Who would have thought I would be so happy to arrive in a snowy Vancouver International Airport?
There was a bit of a clusterfuck at the airport. Something to the effect of me leaving my passport in Andre’s car and not realizing until he entered a gauntlet of rush hour traffic.
Generously, he drove me to the airport at an obscure hour of the morning I am embarrassed to admit. He was going to make it home in time to miss rush hour traffic, but now I wouldn’t be surprised if I make it to Canada before he gets home.
The fun doesn’t end there.
I remained stoic as he crawled through traffic to bring me my passport.
My neuroticism escalated as the clock got down to the final hour before my flight. I made contingency plans including living in the Gatwick Airport like Tom Hanks in Lost in Translation until I got a new flight or going to Spain to learn Spanish.
Fortunately I didn’t completely run out of inner peace before Andre made it back to the airport, commencing operation receive passport 1 hour before flight takeoff.
Run, run, run – wait for elevator. Run, run, run – wait behind horrible people who have no concept of urgency, yet an admirable sense of preparation. Run, run, run – okay fine, I’ve got 2 suitcases – take a breath behind some slow walkers.
I found the check-in desk and I don’t know if they said there were 5 minutes left or I was 5 minutes late – I didn’t care, they were letting me on the damn plane.
Suitcase: 4.5kh underweight, brilliant.
Carry-on: 10kg overweight, wait…there was a weight restriction?
The carry-on I had used previously on 3 flights choose that convenient moment not to fit into the carry-on size restriction bin. Shit, one more thing “She’s got a purse with her” (aka, another carry-on).
At this point a team of soon to be very frustrated Air Transat employees were surrounding me.
I know that I am commonly a luggage policy offender. I also know that employees have the ability to turn a blind eye to the scale and I have worked out something of a strategy for this:
First contact: Say hello oozing with youth, novelty and nervousness. Make your presence remind them of the first big trip they have ever had away from home.

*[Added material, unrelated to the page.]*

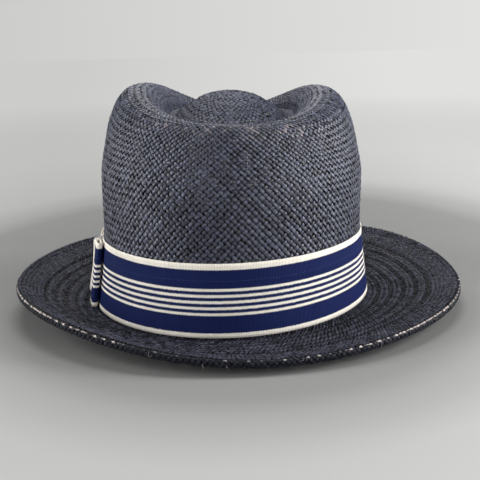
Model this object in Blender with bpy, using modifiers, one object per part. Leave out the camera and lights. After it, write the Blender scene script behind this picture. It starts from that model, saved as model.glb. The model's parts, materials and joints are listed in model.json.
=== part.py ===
"""Woven straw fedora: a straw crown and brim with a grosgrain ribbon, a flat side bow and a leather sweatband.

The front of the hat faces -Y and its back +Y, the bow is on the wearer's left at +X, and the hat stands on
Z = 0 on the tape at the foot of its sweatband. Metres throughout.
"""
import math

import bmesh
import bpy
import numpy as np

# Driving dimensions
HEAD_WIDTH = 0.1670            # inside the sweatband, ear to ear
HEAD_LENGTH = 0.2010           # inside the sweatband, front to back
CLEARANCE = 0.0003             # between pieces that touch
STRAW_THICKNESS = 0.0014
BRIM_WIDTH = 0.0538            # from the foot of the crown to the rim
RIM_WIDTH = 0.0030             # the rim's woven-back edge, seen from above
RIM_HEIGHT = 0.0044
RIM_PROUD = 0.0004             # how far the rim stands above the brim
RIBBON_WIDTH = 0.0406
RIBBON_THICKNESS = 0.0008
RIBBON_LIFT = 0.0016           # from the brim up to the ribbon's lower edge
SWEATBAND_THICKNESS = 0.0010
SWEATBAND_TOP = 0.0350
TAPE_WIDTH = 0.0019
TAPE_HEIGHT = 0.0015
STITCH_RADIUS = 0.00035
STITCH_HEIGHT = 0.0052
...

Now that we are friends: Let’s get flustered. Throw your shit around, knock something over, make them pity you – the last thing they will want to do is ask you to look for your wallet.

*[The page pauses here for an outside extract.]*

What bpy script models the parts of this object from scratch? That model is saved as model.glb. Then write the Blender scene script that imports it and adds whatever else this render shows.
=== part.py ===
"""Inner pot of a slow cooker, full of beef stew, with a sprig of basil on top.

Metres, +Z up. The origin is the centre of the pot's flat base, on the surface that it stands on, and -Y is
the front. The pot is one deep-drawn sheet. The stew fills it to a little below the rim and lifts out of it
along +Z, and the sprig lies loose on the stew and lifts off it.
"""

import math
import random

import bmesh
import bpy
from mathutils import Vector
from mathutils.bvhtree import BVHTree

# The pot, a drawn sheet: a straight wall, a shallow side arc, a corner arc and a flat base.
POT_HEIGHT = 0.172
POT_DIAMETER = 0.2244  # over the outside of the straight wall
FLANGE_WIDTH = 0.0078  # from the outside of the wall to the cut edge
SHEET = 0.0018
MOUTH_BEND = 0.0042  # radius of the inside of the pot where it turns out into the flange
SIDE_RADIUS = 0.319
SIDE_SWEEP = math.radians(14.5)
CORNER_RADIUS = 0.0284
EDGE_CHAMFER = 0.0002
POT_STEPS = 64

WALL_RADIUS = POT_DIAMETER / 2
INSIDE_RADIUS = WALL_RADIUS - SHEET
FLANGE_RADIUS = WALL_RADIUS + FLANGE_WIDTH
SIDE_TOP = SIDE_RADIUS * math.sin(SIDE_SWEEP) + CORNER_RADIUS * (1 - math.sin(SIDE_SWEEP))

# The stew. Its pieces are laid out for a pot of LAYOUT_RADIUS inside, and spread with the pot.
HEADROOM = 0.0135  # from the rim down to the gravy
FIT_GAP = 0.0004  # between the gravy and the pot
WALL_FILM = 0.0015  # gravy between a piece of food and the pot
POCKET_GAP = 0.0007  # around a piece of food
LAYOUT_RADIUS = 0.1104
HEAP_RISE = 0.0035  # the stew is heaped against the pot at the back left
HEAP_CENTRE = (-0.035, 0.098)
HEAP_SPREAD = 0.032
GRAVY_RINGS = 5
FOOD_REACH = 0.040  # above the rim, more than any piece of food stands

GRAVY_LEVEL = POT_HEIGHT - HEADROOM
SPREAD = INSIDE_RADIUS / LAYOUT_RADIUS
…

Give them a stake in the game: Let them know you are nervous about the weight of your bag. How the hell do I know what 20kg feels like? Cross your fingers, look at the scale in anticipation and make the situation as uncomfortable as humanly possible for them to give you bad news.

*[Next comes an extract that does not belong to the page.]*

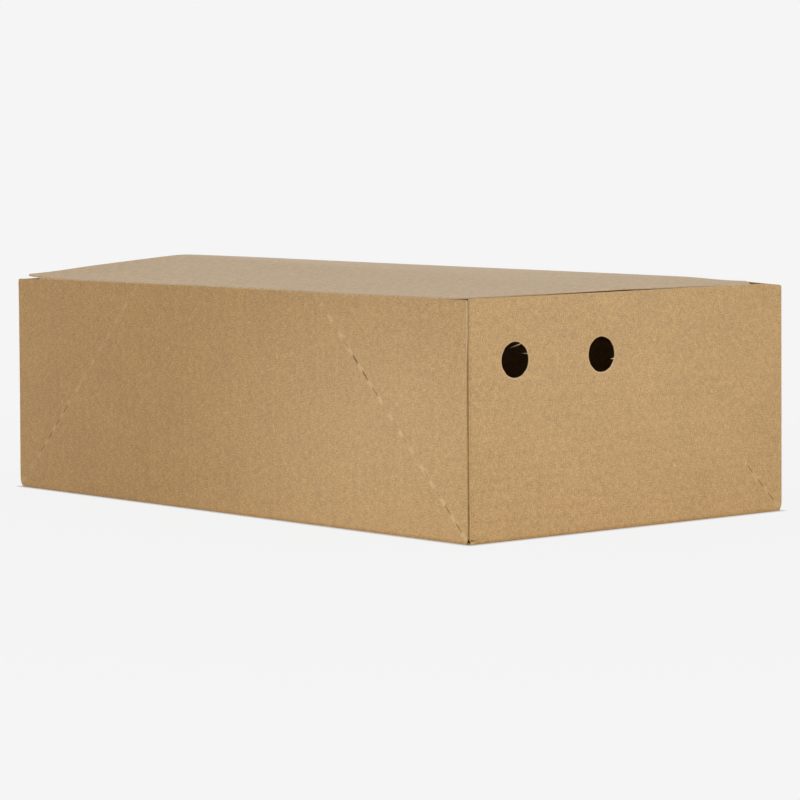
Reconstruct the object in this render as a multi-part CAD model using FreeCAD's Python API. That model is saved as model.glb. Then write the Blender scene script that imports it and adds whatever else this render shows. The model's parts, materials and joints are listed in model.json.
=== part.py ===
import FreeCAD, Part
import math
import os

# Fries box: one sheet of thin kraft board, folded and glued into a tray with a hinged lid.
# Millimetres, +X along the long side, front wall at -Y, base on Z = 0, lid hinged along the back.

# Sheet and outside sizes
board = 0.6
length = 230.0
width = 127.0
height = 70.0

# Folds and corners
fold_radius = 0.9
corner_round = 2.6
corner_gap = 2.0

# The wall tops slope down to the back corners
top_drop = 0.6
end_drop_run = 6.5
back_drop_run = 14.4

# Corner tabs, glued inside the outer walls
tab_width = 34.0
tab_top_gap = 3.0
tab_diagonal_gap = 3.0

# Perforated diagonals that let the empty box fold flat
slit_length = 4.0
slit_pitch = 6.5
slit_first = 6.6
slit_width = 0.3
front_slit_count = 14
end_slit_count = 3

# Vent holes in each end wall
vent_radius = 5.2
vent_below_top = 18.2
vent_from_front = 17.8
vent_spacing = 33.8

# Lid
lid_inset = 3.5
lid_front_gap = 0.3
lid_front_round = 2.0
lid_back_cut_x = 11.5
lid_back_cut_y = 9.2
hinge_gap = 0.2
hinge_side_gap = 0.6
shoulder_depth = 6.5
flap_depth = 22.0
flap_inset = 7.8
flap_lean = 8.0
flap_round = 14.0

# Heights of the lid's top face above the wall tops: it is sprung up at its left end and flat at its right
lid_flat = board / 2
lid_tip_lift = 1.4
lid_tip_run = 26.0
lid_ridge_lift = 6.05
lid_ridge_y = 0.0
lid_cut_lift = 2.96
lid_shoulder_lift = 2.69
lid_shoulder_right_lift = 1.36
lid_shoulder_right_x = 78.0

# How far a cutting shape runs past the faces that it cuts
overrun = 1.0

# Worked out from the sizes above
half_length = length / 2
half_width = width / 2
lid_end = half_length - lid_inset
lid_front = -half_width + 2 * board + lid_front_gap
hinge_y = half_width - board / 2
hinge_z = height
hinge_end = lid_end - lid_back_cut_x
back_cut_y = hinge_y - lid_back_cut_y
shoulder_y = hinge_y - shoulder_depth
shoulder_end = hinge_end + lid_back_cut_x * shoulder_depth / lid_back_cut_y


def vector(x, y, z):
    return FreeCAD.Vector(x, y, z)


def box(low, high):
    """Solid box between two corners."""
    size = [high[axis] - low[axis] for axis in range(3)]
    return Part.makeBox(size[0], size[1], size[2], vector(*low))


def mirrored_x(shape):
    return shape.mirror(vector(0, 0, 0), vector(1, 0, 0))


def plate(corners, place):
    """Flat board: corners are (u, v, radius), place turns (u, v) and a depth into a point."""
    edges = []
    joints = []
    count = len(corners)
    for index, (u, v, radius) in enumerate(corners):
        here = vector(u, v, 0)
        if radius == 0:
            joints.append((here, here))
            continue
        before = vector(*corners[index - 1][:2], 0).sub(here).normalize()
        after = vector(*corners[(index + 1) % count][:2], 0).sub(here).normalize()
        half_angle = before.getAngle(after) / 2
        reach = radius / math.tan(half_angle)
        start = here + before * reach
        end = here + after * reach
        middle = here + (before + after).normalize() * (radius / math.sin(half_angle) - radius)
        edges.append(Part.Arc(place(start, 0), place(middle, 0), place(end, 0)).toShape())
        joints.append((start, end))
    for index, (_, leave) in enumerate(joints):
        arrive = joints[(index + 1) % count][0]
        edges.append(Part.LineSegment(place(leave, 0), place(arrive, 0)).toShape())
    face = Part.Face(Part.Wire(Part.__sortEdges__(edges)))
    return face.extrude(place(vector(0, 0, 0), board) - place(vector(0, 0, 0), 0))


def folded_shell():
    """Base and four walls of one thickness, rounded where the base is creased."""
    outer = box((-half_length, -half_width, 0), (half_length, half_width, height))
    outer = outer.makeFillet(fold_radius, bottom_edges(outer))
    inner = box(
        (-half_length + board, -half_width + board, board),
        (half_length - board, half_width - board, height),
    )
    inner = inner.makeFillet(fold_radius - board, bottom_edges(inner))
    return outer.cut(inner)


def bottom_edges(solid):
    tolerance = 0.001
    floor = solid.BoundBox.ZMin
    return [edge for edge in solid.Edges if edge.BoundBox.ZMax < floor + tolerance]


def fold_groove(x_low, x_high, y_low, y_high, centre_x, centre_y):
    """Groove between a wall's cut edge and the rounded fold behind it."""
    block = box((x_low, y_low, -overrun), (x_high, y_high, height + overrun))
    centre = vector(centre_x, centre_y, -overrun)
    return block.cut(Part.makeCylinder(fold_radius, height + 2 * overrun, centre))


def corner_grooves():
    """Grooves at the two corners of the right-hand end."""
    radius = fold_radius
    front_y = -half_width + board
    front = fold_groove(
        half_length - radius, half_length + overrun,
        front_y, front_y + radius,
        half_length - radius, front_y + radius,
    )
    back_x = half_length - board
    back = fold_groove(
        back_x - radius, back_x,
        half_width - radius, half_width + overrun,
        back_x - radius, half_width - radius,
    )
    return [front, back]


def corner_rounds():
    """Rounds at the bottom corners of the right-hand end: front wall's, then end wall's."""
    size = corner_round
    depth = corner_gap + overrun
    front = box(
        (half_length - size, -half_width - overrun, -overrun),
        (half_length + overrun, -half_width + corner_gap, size),
    )
    front_centre = vector(half_length - size, -half_width - overrun, size)
    front = front.cut(Part.makeCylinder(size, depth, front_centre, vector(0, 1, 0)))
    back = box(
        (half_length - corner_gap, half_width - size, -overrun),
        (half_length + overrun, half_width + overrun, size),
    )
    back_centre = vector(half_length - corner_gap, half_width - size, size)
    back = back.cut(Part.makeCylinder(size, depth, back_centre, vector(1, 0, 0)))
    return [front, back]


def top_wedge(start, along, across, run):
    """Wedge off the top of a wall, from a start on its inner side and along it to past the corner."""
    reach = run + overrun
    end = start + along * reach
    up = vector(0, 0, overrun)
    points = [start, end - vector(0, 0, top_drop * reach / run), end + up, start + up]
    face = Part.Face(Part.makePolygon(points + points[:1]))
    return face.extrude(across * (2 * board + overrun))


def top_slopes():
    """Slopes of the right-hand end wall and of the back wall down to the back corner."""
    across_x = vector(1, 0, 0)
    across_y = vector(0, 1, 0)
    end_start = vector(half_length - 2 * board, half_width - end_drop_run, height)
    back_start = vector(half_length - back_drop_run, half_width - 2 * board, height)
    return [
        top_wedge(end_start, across_y, across_x, end_drop_run),
        top_wedge(back_start, across_x, across_y, back_drop_run),
    ]


def vents():
    """Two round holes through the right-hand end wall."""
    holes = []
    for number in range(2):
        y = -half_width + vent_from_front + number * vent_spacing
        centre = vector(half_length - 2 * board, y, height - vent_below_top)
        holes.append(Part.makeCylinder(vent_radius, 4 * board, centre, vector(1, 0, 0)))
    return holes


def slits(place, count):
    """Slits along the diagonal from a bottom corner: place turns (along wall, up, depth) into a point."""
    along = math.sqrt(0.5)
    cuts = []
    for number in range(count):
        middle = slit_first + number * slit_pitch
        ends = [middle - slit_length / 2, middle + slit_length / 2]
        half = slit_width / 2
        points = []
        for distance, side in ((ends[0], -half), (ends[1], -half), (ends[1], half), (ends[0], half)):
            points.append(place(along * (distance - side), along * (distance + side), -board))
        face = Part.Face(Part.makePolygon(points + points[:1]))
        cuts.append(face.extrude(place(0, 0, board) - place(0, 0, -board)))
    return cuts


def front_slits():
    return slits(
        lambda along, up, depth: vector(half_length - along, -half_width + depth, up),
        front_slit_count,
    )


def end_slits():
    return slits(
        lambda along, up, depth: vector(half_length - depth, half_width - along, up),
        end_slit_count,
    )


def tab_outline():
    """Glue tab, measured from its fold and up: it keeps clear of the diagonal."""
    low = tab_diagonal_gap
    return [
        (0, low, 0),
        (0, height - tab_top_gap, 0),
        (tab_width, height - tab_top_gap, 0),
        (tab_width, tab_width + low, 0),
    ]


def front_tab():
    """Right-hand end wall's tab, glued inside the front wall."""
    return plate(
        tab_outline(),
        lambda flat, depth: vector(
            half_length - fold_radius - flat.x, -half_width + board + depth, flat.y
        ),
    )


def back_tab():
    """Back wall's tab, glued inside the right-hand end wall."""
    return plate(
        tab_outline(),
        lambda flat, depth: vector(
            half_length - board - depth, half_width - fold_radius - flat.x, flat.y
        ),
    )


def hinge_notch():
    """Room for the lid's hinge crease along the top of the back wall."""
    half = hinge_end + hinge_side_gap
    floor = height - board / 2 - hinge_gap
    return box((-half, half_width - 2 * board, floor), (half, half_width + overrun, height + overrun))


def make_tray():
    shell = folded_shell()
    right_tabs = [front_tab(), back_tab()]
    shell = shell.fuse(right_tabs + [mirrored_x(tab) for tab in right_tabs])
    right_cuts = corner_grooves() + corner_rounds() + top_slopes() + vents()
    right_cuts += front_slits() + end_slits()
    cuts = right_cuts + [mirrored_x(cut) for cut in right_cuts] + [hinge_notch()]
    return shell.cut(cuts).removeSplitter()


def lid_panel():
    """Lid panel as flat facets, sprung up to a soft ridge at its left end."""
    top = {
        "front_tip": (-lid_end, lid_front, lid_tip_lift),
        "front_mid": (-lid_end + lid_tip_run, lid_front, lid_flat),
        "front_right": (lid_end, lid_front, lid_flat),
        "ridge_left": (-lid_end, lid_ridge_y, lid_ridge_lift),
        "ridge_right": (lid_end, lid_ridge_y, lid_flat),
        "cut_left": (-lid_end, back_cut_y, lid_cut_lift),
        "cut_right": (lid_end, back_cut_y, lid_flat),
        "shoulder_left": (-shoulder_end, shoulder_y, lid_shoulder_lift),
        "shoulder_mid": (lid_shoulder_right_x, shoulder_y, lid_shoulder_right_lift),
        "shoulder_right": (shoulder_end, shoulder_y, lid_flat),
        "crease_left": (-hinge_end, hinge_y, lid_flat),
        "crease_right": (hinge_end, hinge_y, lid_flat),
    }
    facets = [
        ("front_tip", "front_mid", "ridge_left"),
        ("front_mid", "front_right", "ridge_left"),
        ("front_right", "ridge_right", "ridge_left"),
        ("ridge_left", "ridge_right", "cut_right"),
        ("ridge_left", "cut_right", "shoulder_mid"),
        ("cut_right", "shoulder_right", "shoulder_mid"),
        ("ridge_left", "shoulder_mid", "shoulder_left"),
        ("ridge_left", "shoulder_left", "cut_left"),
        ("shoulder_left", "shoulder_mid", "crease_left"),
        ("shoulder_mid", "crease_right", "crease_left"),
        ("shoulder_mid", "shoulder_right", "crease_right"),
    ]
    rim = [
        "front_tip", "front_mid", "front_right", "ridge_right", "cut_right", "shoulder_right",
        "crease_right", "crease_left", "shoulder_left", "cut_left", "ridge_left",
    ]

    def point(name, drop):
        x, y, lift = top[name]
        return vector(x, y, height + lift - drop)

    faces = []
    for names in facets:
        for drop in (0, board):
            corners = [point(name, drop) for name in names]
            faces.append(Part.Face(Part.makePolygon(corners + corners[:1])))
    for here, there in zip(rim, rim[1:] + rim[:1]):
        corners = [point(here, 0), point(there, 0), point(there, board), point(here, board)]
        faces.append(Part.Face(Part.makePolygon(corners + corners[:1])))
    return Part.Solid(Part.makeShell(faces))


def hinge_bead():
    """Rounded edge of the lid at the hinge crease."""
    start = vector(-hinge_end, hinge_y, hinge_z)
    return Part.makeCylinder(board / 2, 2 * hinge_end, start, vector(1, 0, 0))


def lid_front_rounds():
    """Rounds at the front corners of the lid panel."""
    size = lid_front_round
    low = height - overrun - board
    high = height + lid_tip_lift + overrun
    right = box((lid_end - size, lid_front - overrun, low), (lid_end + overrun, lid_front + size, high))
    centre = vector(lid_end - size, lid_front + size, low)
    right = right.cut(Part.makeCylinder(size, high - low, centre))
    return [right, mirrored_x(right)]


def tuck_flap():
    """Flap that tucks inside the front wall, leaning in a little."""
    half = lid_end - flap_inset
    rise = (lid_tip_lift - lid_flat) * (1 - flap_inset / lid_tip_run)
    corners = [
        (-half, -flap_depth, flap_round),
        (half, -flap_depth, flap_round),
        (half, 0, 0),
        (-lid_end + lid_tip_run, 0, 0),
        (-half, rise, 0),
    ]
    flap = plate(corners, lambda flat, depth: vector(flat.x, lid_front + depth, height + flat.y))
    flap.rotate(vector(0, lid_front, height), vector(1, 0, 0), flap_lean)
    return flap


def make_lid():
    panel = lid_panel().cut(lid_front_rounds())
    return panel.fuse([hinge_bead(), tuck_flap()]).removeSplitter()


def main():
    os.makedirs("parts", exist_ok=True)
    for name, shape in (("tray", make_tray()), ("lid", make_lid())):
        solid = shape.Solids[0]
        solid.exportStep("parts/" + name + ".step")
        size = solid.BoundBox
        print(name, "solids", len(shape.Solids), "valid", solid.isValid())
        print("  volume", round(solid.Volume, 1))
        print("  size", round(size.XLength, 3), round(size.YLength, 3), round(size.ZLength, 3))


main()
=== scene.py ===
import json
import math
import random

import bpy
import numpy as np
from mathutils import Matrix, Vector
from mathutils.geometry import delaunay_2d_cdt


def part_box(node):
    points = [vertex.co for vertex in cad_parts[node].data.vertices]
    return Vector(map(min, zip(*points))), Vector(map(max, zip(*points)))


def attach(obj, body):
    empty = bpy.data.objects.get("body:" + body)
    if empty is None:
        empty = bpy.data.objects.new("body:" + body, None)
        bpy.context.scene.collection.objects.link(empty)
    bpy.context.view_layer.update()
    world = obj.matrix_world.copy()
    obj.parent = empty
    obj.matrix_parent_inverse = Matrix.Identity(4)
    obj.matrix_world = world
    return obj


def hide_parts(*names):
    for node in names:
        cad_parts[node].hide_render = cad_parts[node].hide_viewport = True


# A fries box of thin kraft board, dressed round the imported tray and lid. Each of the two is built as a flat
# die-cut blank, a sheet of triangles, which is then folded. Everything is in metres, in the CAD frame.

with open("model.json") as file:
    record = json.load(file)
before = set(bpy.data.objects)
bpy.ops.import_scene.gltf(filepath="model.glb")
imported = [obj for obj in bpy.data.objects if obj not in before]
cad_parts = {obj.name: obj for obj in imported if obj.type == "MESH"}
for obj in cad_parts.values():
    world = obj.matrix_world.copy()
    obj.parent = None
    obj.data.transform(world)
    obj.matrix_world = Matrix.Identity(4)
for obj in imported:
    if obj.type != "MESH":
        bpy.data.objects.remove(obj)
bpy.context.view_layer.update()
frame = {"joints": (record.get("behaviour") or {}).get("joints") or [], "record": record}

# Sizes taken from the frame
_, tray_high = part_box("tray")
_, lid_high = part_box("lid")
hinge = Vector(frame["joints"][0]["pos_m"])
openings = {opening["name"]: opening["box_m"] for opening in frame["record"]["physics"]["openings"]}
HALF_LENGTH = tray_high.x
HALF_WIDTH = tray_high.y
HEIGHT = tray_high.z
LID_END = lid_high.x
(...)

For today’s adventure, it was especially important to praise the staff as being godlike by letting me on the plane. It was not much of a stretch but that doesn’t make it any less strategic. I needed to make them feel good about doing me a favor because I knew what was coming with the luggage.
Yes, fine…I was gambling with my carry-on. I may have glanced at their restrictions and pushed away the sense of hopelessness I felt when I knew I couldn’t meet them.
Both my suitcases were open, sprawled on the ground as we tried to avoid the charge for +9kg and an extra checked back which would have been over $150 CAD. The manager with the radio was saying “Get her on the plane, we need to load the plane!”. The check-in guy fought with protocol as we managed to work out just a 40 pound charge ($75 CAD).
No problem, except I didn’t have cash. He told me to go to the ATM as another lady put my boarding pass in my hand, preparing me to run. The manager intervened and waived the fee. I have concerns about if my luggage will actually arrive in Vancouver but at that point, it was a good problem to have.
I flew through the airport. I went from the passenger drop-off road to my departure gate in one of the world’s largest airports in 20 minutes. I almost threw my laptop at a lady rushing out of the security line, then ran full speed through the airport holding 3 jackets and this time, a pair of jeans.
They called my name on the intercom for the second time as I arrived to the gate discovering other miscellaneous items stowed frantically in my pockets and slung across my shoulder.
UPDATE: Since writing this on the plane, I have lost my wallet! What a day.